PROMPT
Reproduce each record below exactly as written.

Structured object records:
_ _ _ _ _

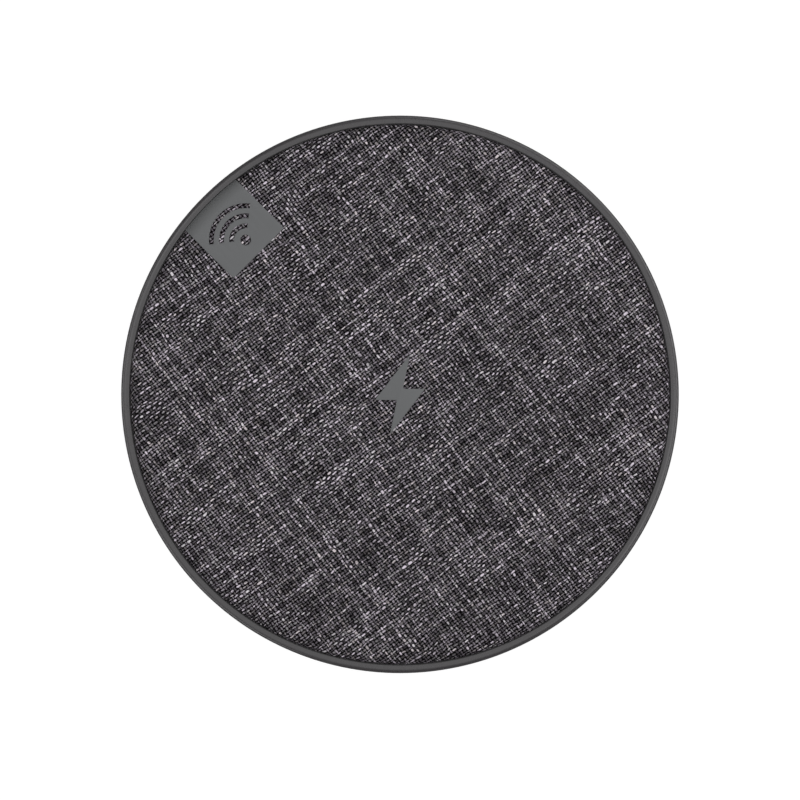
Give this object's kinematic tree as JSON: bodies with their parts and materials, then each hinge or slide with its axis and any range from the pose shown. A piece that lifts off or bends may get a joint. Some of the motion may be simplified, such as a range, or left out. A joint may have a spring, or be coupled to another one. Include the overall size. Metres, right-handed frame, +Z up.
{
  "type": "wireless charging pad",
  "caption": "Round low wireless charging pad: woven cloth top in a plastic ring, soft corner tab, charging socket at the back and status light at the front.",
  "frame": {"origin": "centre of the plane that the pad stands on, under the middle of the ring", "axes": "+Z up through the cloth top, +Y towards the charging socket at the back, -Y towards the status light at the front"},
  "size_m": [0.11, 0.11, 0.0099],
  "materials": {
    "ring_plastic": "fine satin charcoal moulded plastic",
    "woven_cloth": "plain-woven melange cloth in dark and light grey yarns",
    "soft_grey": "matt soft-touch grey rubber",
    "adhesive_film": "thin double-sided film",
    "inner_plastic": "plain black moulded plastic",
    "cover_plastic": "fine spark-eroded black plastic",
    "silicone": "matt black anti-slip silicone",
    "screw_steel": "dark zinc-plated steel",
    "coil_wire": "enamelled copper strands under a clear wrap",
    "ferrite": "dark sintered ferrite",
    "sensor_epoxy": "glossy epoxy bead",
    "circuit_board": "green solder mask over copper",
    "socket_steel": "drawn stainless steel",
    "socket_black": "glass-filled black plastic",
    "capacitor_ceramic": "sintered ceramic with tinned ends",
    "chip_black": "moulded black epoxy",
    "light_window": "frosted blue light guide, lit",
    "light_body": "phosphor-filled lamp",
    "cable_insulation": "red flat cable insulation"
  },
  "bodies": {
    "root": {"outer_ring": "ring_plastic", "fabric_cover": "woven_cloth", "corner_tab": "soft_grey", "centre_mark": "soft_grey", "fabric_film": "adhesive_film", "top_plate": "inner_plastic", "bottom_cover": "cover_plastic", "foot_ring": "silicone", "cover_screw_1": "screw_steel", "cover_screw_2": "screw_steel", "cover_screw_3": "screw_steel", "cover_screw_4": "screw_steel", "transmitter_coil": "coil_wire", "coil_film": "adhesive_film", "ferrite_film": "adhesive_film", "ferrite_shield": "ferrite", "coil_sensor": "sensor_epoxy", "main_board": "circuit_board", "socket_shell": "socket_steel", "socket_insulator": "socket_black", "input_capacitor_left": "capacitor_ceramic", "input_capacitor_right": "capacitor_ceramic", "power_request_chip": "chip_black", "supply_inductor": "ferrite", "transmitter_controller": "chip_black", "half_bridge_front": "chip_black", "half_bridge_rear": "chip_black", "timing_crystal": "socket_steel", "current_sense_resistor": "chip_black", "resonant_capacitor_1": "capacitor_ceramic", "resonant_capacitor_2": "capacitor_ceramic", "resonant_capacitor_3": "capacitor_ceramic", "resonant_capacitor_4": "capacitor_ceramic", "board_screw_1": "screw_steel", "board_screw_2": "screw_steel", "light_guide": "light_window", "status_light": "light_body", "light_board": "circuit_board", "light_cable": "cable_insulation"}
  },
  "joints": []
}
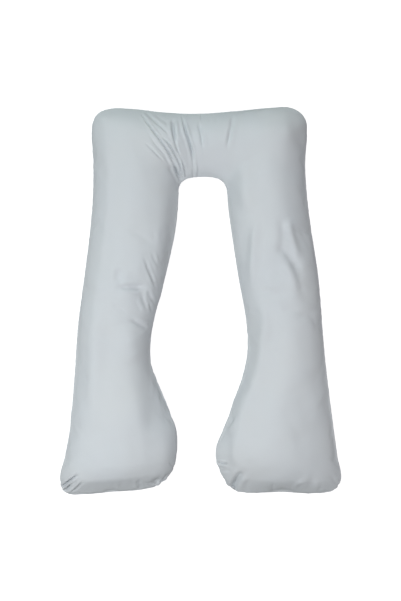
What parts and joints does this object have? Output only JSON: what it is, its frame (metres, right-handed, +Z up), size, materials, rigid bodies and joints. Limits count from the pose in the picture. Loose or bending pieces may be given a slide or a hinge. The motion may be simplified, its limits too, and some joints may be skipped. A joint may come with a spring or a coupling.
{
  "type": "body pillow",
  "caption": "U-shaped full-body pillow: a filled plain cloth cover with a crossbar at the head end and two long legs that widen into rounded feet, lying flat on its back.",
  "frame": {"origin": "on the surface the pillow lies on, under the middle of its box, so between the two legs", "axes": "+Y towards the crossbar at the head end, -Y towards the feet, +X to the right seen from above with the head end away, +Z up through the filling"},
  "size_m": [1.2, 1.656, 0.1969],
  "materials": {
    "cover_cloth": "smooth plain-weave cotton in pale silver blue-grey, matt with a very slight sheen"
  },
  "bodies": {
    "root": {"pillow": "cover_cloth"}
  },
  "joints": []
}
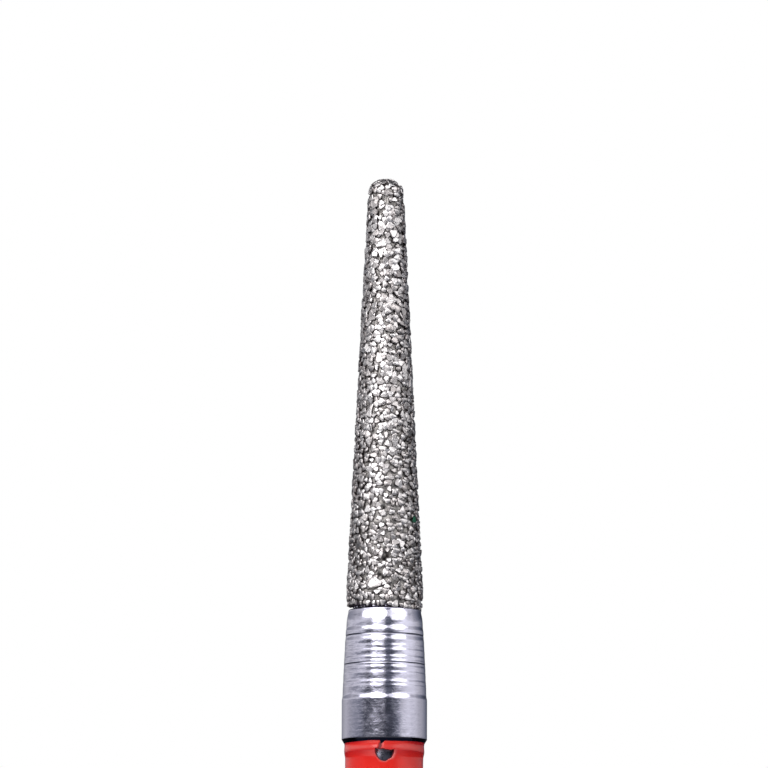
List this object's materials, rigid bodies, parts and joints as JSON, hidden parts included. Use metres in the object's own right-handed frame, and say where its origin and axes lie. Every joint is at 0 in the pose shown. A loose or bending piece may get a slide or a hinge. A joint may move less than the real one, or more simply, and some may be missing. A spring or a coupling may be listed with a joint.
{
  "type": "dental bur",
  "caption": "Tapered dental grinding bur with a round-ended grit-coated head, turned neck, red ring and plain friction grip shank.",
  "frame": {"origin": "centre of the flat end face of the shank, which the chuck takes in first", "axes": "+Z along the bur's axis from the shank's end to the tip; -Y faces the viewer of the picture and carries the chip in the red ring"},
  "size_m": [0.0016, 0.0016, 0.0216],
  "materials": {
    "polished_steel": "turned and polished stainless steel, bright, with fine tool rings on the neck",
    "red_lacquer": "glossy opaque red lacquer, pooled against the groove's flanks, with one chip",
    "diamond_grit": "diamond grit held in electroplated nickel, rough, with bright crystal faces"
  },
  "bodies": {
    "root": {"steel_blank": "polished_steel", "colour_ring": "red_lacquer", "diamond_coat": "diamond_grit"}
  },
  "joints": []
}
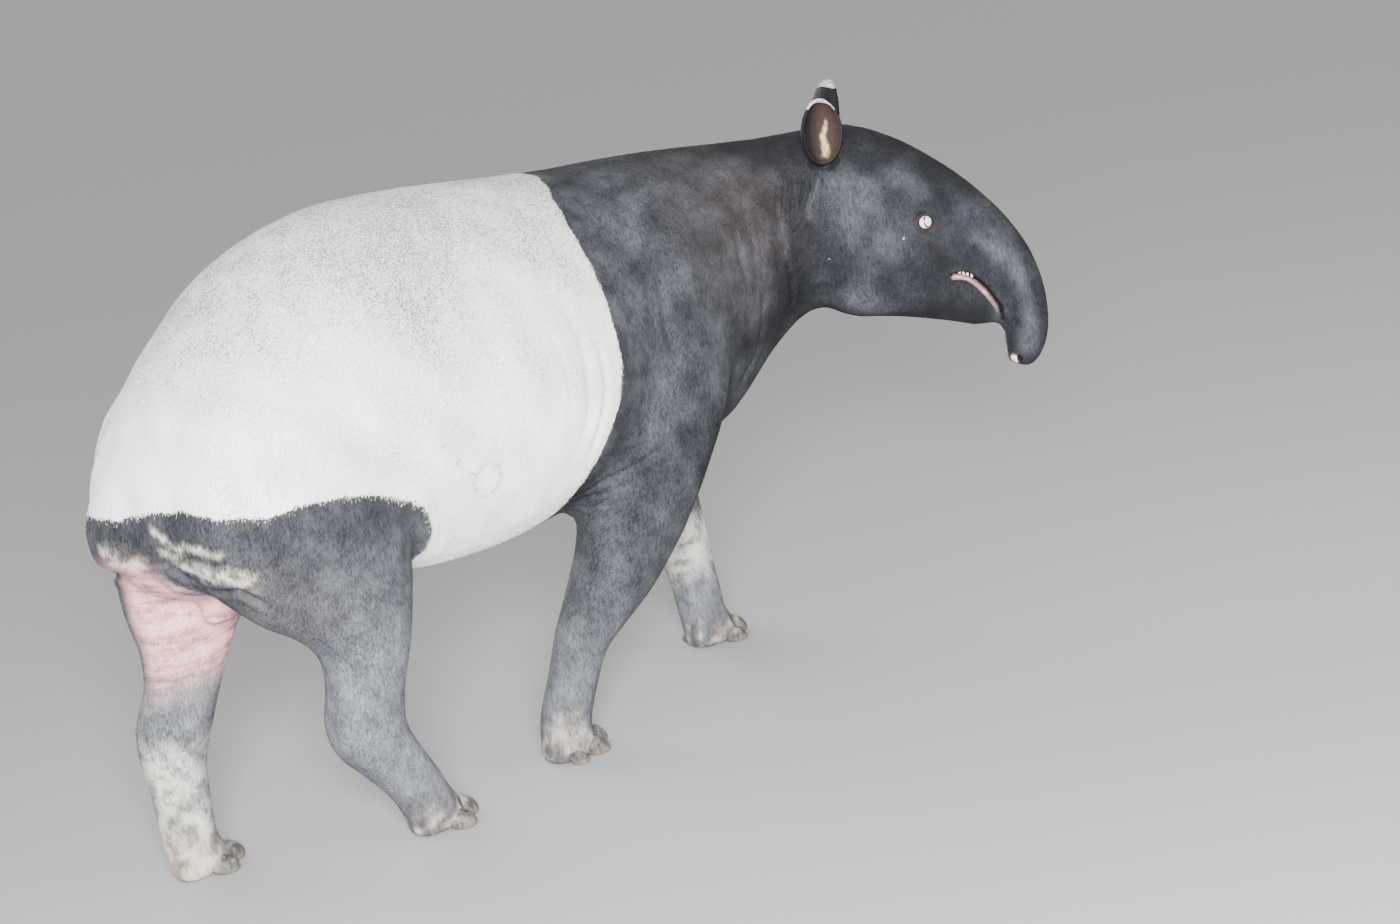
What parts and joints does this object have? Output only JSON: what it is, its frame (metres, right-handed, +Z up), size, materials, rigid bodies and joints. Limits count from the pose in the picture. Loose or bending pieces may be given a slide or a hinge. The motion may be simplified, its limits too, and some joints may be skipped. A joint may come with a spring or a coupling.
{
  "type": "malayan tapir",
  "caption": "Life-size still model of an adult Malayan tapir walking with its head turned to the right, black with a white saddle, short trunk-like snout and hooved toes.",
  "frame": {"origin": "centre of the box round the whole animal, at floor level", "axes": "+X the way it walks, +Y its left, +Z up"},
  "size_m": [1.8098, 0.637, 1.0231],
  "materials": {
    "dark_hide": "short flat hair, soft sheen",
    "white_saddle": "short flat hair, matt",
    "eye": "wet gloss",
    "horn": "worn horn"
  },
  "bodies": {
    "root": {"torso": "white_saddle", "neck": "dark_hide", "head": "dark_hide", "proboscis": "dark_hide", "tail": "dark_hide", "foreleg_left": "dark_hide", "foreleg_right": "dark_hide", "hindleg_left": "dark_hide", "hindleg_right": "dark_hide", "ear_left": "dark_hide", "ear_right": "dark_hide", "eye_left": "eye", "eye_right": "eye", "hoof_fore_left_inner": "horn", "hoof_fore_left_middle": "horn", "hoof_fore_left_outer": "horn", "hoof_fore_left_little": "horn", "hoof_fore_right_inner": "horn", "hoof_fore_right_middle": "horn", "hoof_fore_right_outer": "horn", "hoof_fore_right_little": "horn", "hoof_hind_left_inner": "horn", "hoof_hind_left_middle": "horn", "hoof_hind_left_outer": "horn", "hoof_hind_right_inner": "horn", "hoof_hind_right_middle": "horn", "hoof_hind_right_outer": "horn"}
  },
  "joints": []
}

_ _ _ _ _

SOLUTION TO THIS PROBLEM
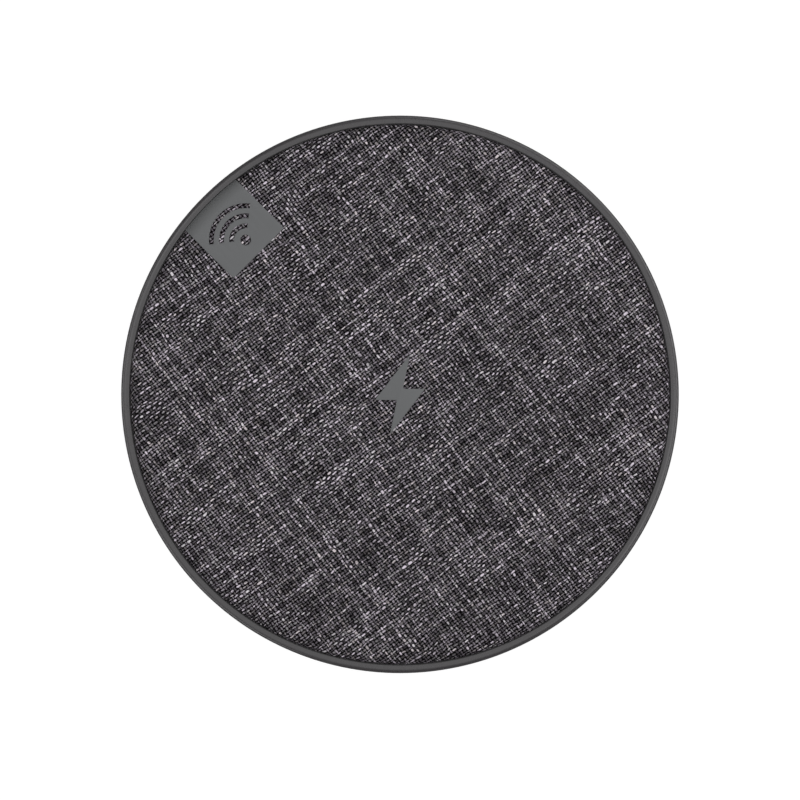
Give this object's kinematic tree as JSON: bodies with their parts and materials, then each hinge or slide with its axis and any range from the pose shown. A piece that lifts off or bends may get a joint. Some of the motion may be simplified, such as a range, or left out. A joint may have a spring, or be coupled to another one. Include the overall size. Metres, right-handed frame, +Z up.
{
  "type": "wireless charging pad",
  "caption": "Round low wireless charging pad: woven cloth top in a plastic ring, soft corner tab, charging socket at the back and status light at the front.",
  "frame": {"origin": "centre of the plane that the pad stands on, under the middle of the ring", "axes": "+Z up through the cloth top, +Y towards the charging socket at the back, -Y towards the status light at the front"},
  "size_m": [0.11, 0.11, 0.0099],
  "materials": {
    "ring_plastic": "fine satin charcoal moulded plastic",
    "woven_cloth": "plain-woven melange cloth in dark and light grey yarns",
    "soft_grey": "matt soft-touch grey rubber",
    "adhesive_film": "thin double-sided film",
    "inner_plastic": "plain black moulded plastic",
    "cover_plastic": "fine spark-eroded black plastic",
    "silicone": "matt black anti-slip silicone",
    "screw_steel": "dark zinc-plated steel",
    "coil_wire": "enamelled copper strands under a clear wrap",
    "ferrite": "dark sintered ferrite",
    "sensor_epoxy": "glossy epoxy bead",
    "circuit_board": "green solder mask over copper",
    "socket_steel": "drawn stainless steel",
    "socket_black": "glass-filled black plastic",
    "capacitor_ceramic": "sintered ceramic with tinned ends",
    "chip_black": "moulded black epoxy",
    "light_window": "frosted blue light guide, lit",
    "light_body": "phosphor-filled lamp",
    "cable_insulation": "red flat cable insulation"
  },
  "bodies": {
    "root": {"outer_ring": "ring_plastic", "fabric_cover": "woven_cloth", "corner_tab": "soft_grey", "centre_mark": "soft_grey", "fabric_film": "adhesive_film", "top_plate": "inner_plastic", "bottom_cover": "cover_plastic", "foot_ring": "silicone", "cover_screw_1": "screw_steel", "cover_screw_2": "screw_steel", "cover_screw_3": "screw_steel", "cover_screw_4": "screw_steel", "transmitter_coil": "coil_wire", "coil_film": "adhesive_film", "ferrite_film": "adhesive_film", "ferrite_shield": "ferrite", "coil_sensor": "sensor_epoxy", "main_board": "circuit_board", "socket_shell": "socket_steel", "socket_insulator": "socket_black", "input_capacitor_left": "capacitor_ceramic", "input_capacitor_right": "capacitor_ceramic", "power_request_chip": "chip_black", "supply_inductor": "ferrite", "transmitter_controller": "chip_black", "half_bridge_front": "chip_black", "half_bridge_rear": "chip_black", "timing_crystal": "socket_steel", "current_sense_resistor": "chip_black", "resonant_capacitor_1": "capacitor_ceramic", "resonant_capacitor_2": "capacitor_ceramic", "resonant_capacitor_3": "capacitor_ceramic", "resonant_capacitor_4": "capacitor_ceramic", "board_screw_1": "screw_steel", "board_screw_2": "screw_steel", "light_guide": "light_window", "status_light": "light_body", "light_board": "circuit_board", "light_cable": "cable_insulation"}
  },
  "joints": []
}
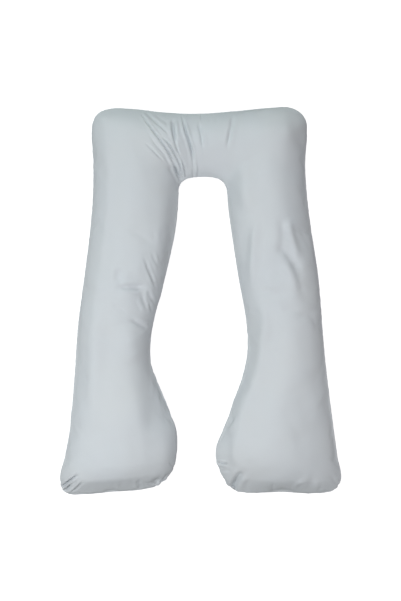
What parts and joints does this object have? Output only JSON: what it is, its frame (metres, right-handed, +Z up), size, materials, rigid bodies and joints. Limits count from the pose in the picture. Loose or bending pieces may be given a slide or a hinge. The motion may be simplified, its limits too, and some joints may be skipped. A joint may come with a spring or a coupling.
{
  "type": "body pillow",
  "caption": "U-shaped full-body pillow: a filled plain cloth cover with a crossbar at the head end and two long legs that widen into rounded feet, lying flat on its back.",
  "frame": {"origin": "on the surface the pillow lies on, under the middle of its box, so between the two legs", "axes": "+Y towards the crossbar at the head end, -Y towards the feet, +X to the right seen from above with the head end away, +Z up through the filling"},
  "size_m": [1.2, 1.656, 0.1969],
  "materials": {
    "cover_cloth": "smooth plain-weave cotton in pale silver blue-grey, matt with a very slight sheen"
  },
  "bodies": {
    "root": {"pillow": "cover_cloth"}
  },
  "joints": []
}
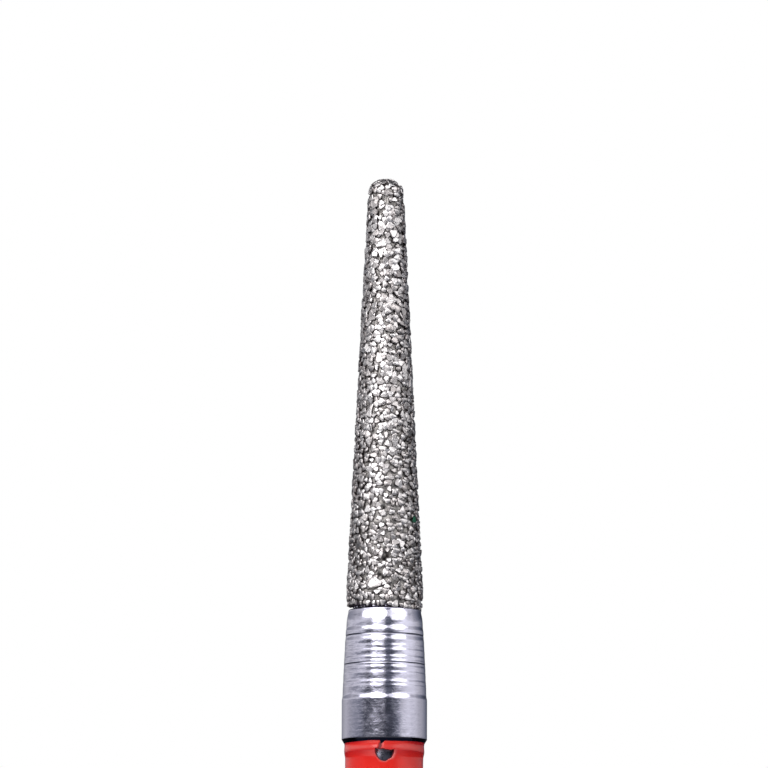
List this object's materials, rigid bodies, parts and joints as JSON, hidden parts included. Use metres in the object's own right-handed frame, and say where its origin and axes lie. Every joint is at 0 in the pose shown. A loose or bending piece may get a slide or a hinge. A joint may move less than the real one, or more simply, and some may be missing. A spring or a coupling may be listed with a joint.
{
  "type": "dental bur",
  "caption": "Tapered dental grinding bur with a round-ended grit-coated head, turned neck, red ring and plain friction grip shank.",
  "frame": {"origin": "centre of the flat end face of the shank, which the chuck takes in first", "axes": "+Z along the bur's axis from the shank's end to the tip; -Y faces the viewer of the picture and carries the chip in the red ring"},
  "size_m": [0.0016, 0.0016, 0.0216],
  "materials": {
    "polished_steel": "turned and polished stainless steel, bright, with fine tool rings on the neck",
    "red_lacquer": "glossy opaque red lacquer, pooled against the groove's flanks, with one chip",
    "diamond_grit": "diamond grit held in electroplated nickel, rough, with bright crystal faces"
  },
  "bodies": {
    "root": {"steel_blank": "polished_steel", "colour_ring": "red_lacquer", "diamond_coat": "diamond_grit"}
  },
  "joints": []
}
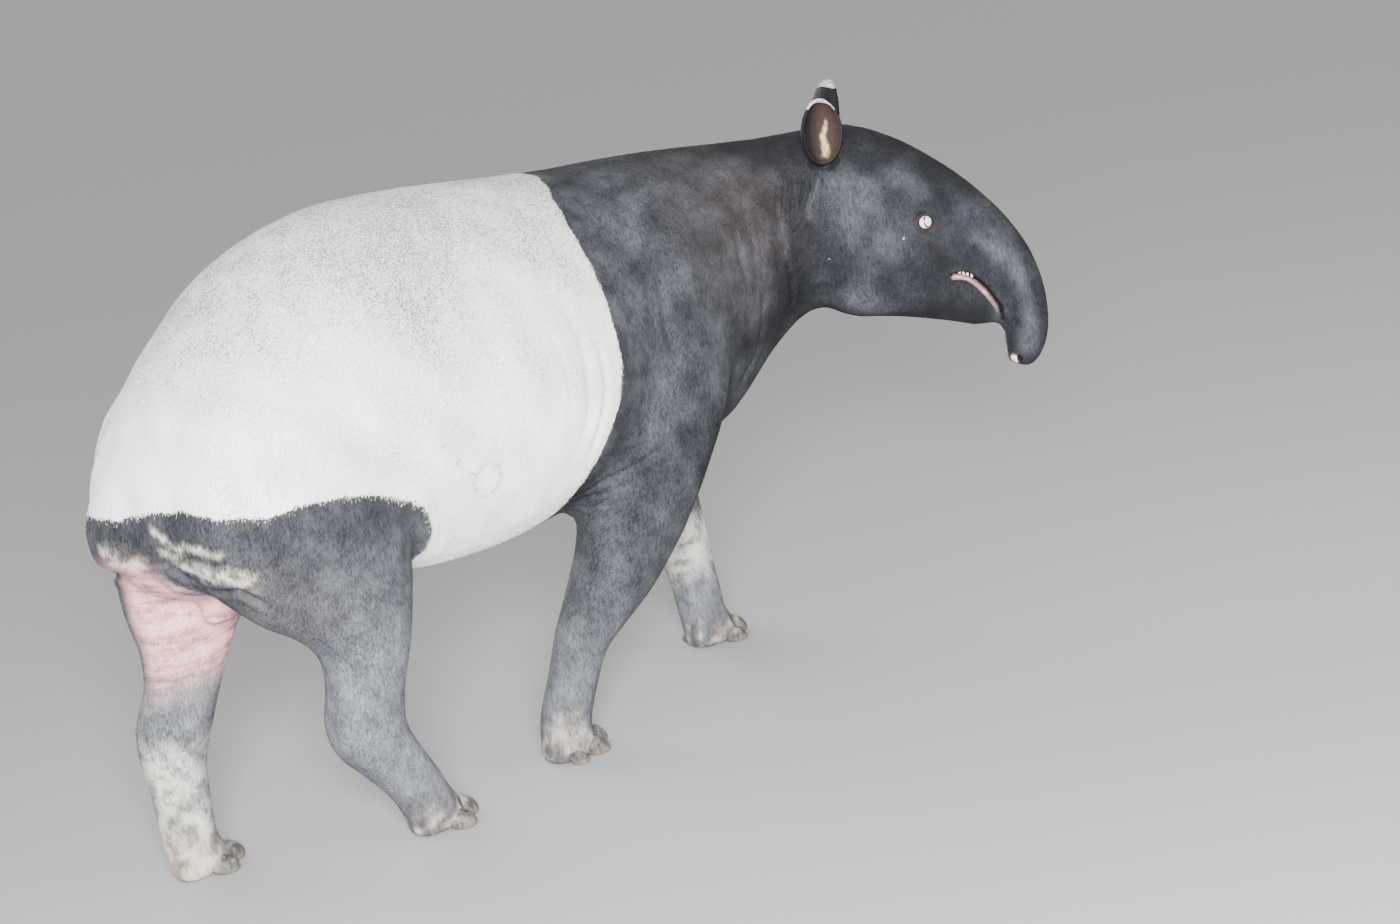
What parts and joints does this object have? Output only JSON: what it is, its frame (metres, right-handed, +Z up), size, materials, rigid bodies and joints. Limits count from the pose in the picture. Loose or bending pieces may be given a slide or a hinge. The motion may be simplified, its limits too, and some joints may be skipped. A joint may come with a spring or a coupling.
{
  "type": "malayan tapir",
  "caption": "Life-size still model of an adult Malayan tapir walking with its head turned to the right, black with a white saddle, short trunk-like snout and hooved toes.",
  "frame": {"origin": "centre of the box round the whole animal, at floor level", "axes": "+X the way it walks, +Y its left, +Z up"},
  "size_m": [1.8098, 0.637, 1.0231],
  "materials": {
    "dark_hide": "short flat hair, soft sheen",
    "white_saddle": "short flat hair, matt",
    "eye": "wet gloss",
    "horn": "worn horn"
  },
  "bodies": {
    "root": {"torso": "white_saddle", "neck": "dark_hide", "head": "dark_hide", "proboscis": "dark_hide", "tail": "dark_hide", "foreleg_left": "dark_hide", "foreleg_right": "dark_hide", "hindleg_left": "dark_hide", "hindleg_right": "dark_hide", "ear_left": "dark_hide", "ear_right": "dark_hide", "eye_left": "eye", "eye_right": "eye", "hoof_fore_left_inner": "horn", "hoof_fore_left_middle": "horn", "hoof_fore_left_outer": "horn", "hoof_fore_left_little": "horn", "hoof_fore_right_inner": "horn", "hoof_fore_right_middle": "horn", "hoof_fore_right_outer": "horn", "hoof_fore_right_little": "horn", "hoof_hind_left_inner": "horn", "hoof_hind_left_middle": "horn", "hoof_hind_left_outer": "horn", "hoof_hind_right_inner": "horn", "hoof_hind_right_middle": "horn", "hoof_hind_right_outer": "horn"}
  },
  "joints": []
}